> Work required
Copy, in full, each line of the material that holds the word "import".

> Information shown
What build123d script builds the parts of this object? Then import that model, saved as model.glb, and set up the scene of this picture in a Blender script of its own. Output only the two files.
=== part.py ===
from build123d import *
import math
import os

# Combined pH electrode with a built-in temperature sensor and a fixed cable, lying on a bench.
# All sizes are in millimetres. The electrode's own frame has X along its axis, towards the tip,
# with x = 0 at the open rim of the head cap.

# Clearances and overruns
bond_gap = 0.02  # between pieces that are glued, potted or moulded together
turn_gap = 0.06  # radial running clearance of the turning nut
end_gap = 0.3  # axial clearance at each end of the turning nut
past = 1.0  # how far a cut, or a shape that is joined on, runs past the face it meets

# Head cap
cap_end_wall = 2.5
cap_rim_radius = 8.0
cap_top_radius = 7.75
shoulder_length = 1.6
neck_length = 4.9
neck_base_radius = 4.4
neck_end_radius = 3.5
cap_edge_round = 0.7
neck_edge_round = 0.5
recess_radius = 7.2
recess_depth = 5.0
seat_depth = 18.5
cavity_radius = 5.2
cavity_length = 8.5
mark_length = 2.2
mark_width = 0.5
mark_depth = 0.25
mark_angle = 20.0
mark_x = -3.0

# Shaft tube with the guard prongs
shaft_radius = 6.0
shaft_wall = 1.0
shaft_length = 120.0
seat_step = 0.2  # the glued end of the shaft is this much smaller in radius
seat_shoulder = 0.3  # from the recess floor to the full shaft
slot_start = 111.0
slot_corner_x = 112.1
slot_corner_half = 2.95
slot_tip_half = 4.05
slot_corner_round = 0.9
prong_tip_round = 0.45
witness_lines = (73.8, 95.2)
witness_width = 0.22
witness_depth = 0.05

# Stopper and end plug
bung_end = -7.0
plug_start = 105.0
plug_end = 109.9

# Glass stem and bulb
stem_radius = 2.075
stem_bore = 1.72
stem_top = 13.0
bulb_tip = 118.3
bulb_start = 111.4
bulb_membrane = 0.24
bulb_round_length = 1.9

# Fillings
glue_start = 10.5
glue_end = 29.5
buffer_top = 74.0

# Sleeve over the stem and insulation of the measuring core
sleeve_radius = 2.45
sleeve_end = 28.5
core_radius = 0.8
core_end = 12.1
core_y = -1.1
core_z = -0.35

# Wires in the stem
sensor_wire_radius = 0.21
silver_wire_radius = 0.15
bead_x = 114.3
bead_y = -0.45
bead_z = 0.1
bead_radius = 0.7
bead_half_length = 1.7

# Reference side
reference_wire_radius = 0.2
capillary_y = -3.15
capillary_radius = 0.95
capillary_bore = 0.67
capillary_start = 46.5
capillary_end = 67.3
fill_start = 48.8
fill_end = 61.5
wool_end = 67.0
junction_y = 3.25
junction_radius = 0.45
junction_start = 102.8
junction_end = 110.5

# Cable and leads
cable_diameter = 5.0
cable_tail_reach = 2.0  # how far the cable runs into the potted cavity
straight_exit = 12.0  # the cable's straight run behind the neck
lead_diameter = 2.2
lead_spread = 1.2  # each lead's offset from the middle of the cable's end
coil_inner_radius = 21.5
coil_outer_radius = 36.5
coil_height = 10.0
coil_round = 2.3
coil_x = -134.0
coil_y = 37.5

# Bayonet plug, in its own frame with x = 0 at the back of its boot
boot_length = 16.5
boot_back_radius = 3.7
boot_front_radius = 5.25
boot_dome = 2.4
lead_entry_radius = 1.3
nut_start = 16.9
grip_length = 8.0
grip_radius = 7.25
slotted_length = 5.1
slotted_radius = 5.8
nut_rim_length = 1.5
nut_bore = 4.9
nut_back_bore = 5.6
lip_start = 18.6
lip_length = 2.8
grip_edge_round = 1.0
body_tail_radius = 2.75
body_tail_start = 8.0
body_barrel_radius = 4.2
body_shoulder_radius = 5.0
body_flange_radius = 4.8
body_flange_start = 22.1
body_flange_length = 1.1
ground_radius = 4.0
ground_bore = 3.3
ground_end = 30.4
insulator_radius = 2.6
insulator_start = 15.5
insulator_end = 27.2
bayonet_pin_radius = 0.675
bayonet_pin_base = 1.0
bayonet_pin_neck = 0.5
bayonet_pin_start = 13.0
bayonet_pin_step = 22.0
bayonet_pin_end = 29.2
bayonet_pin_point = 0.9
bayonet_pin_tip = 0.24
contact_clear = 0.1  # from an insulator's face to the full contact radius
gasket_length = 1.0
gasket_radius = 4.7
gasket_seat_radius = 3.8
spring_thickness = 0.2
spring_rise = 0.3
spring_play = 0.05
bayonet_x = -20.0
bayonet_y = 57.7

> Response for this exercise
What build123d script builds the parts of this object? Then import that model, saved as model.glb, and set up the scene of this picture in a Blender script of its own. Output only the two files.
from build123d import *
import math
import os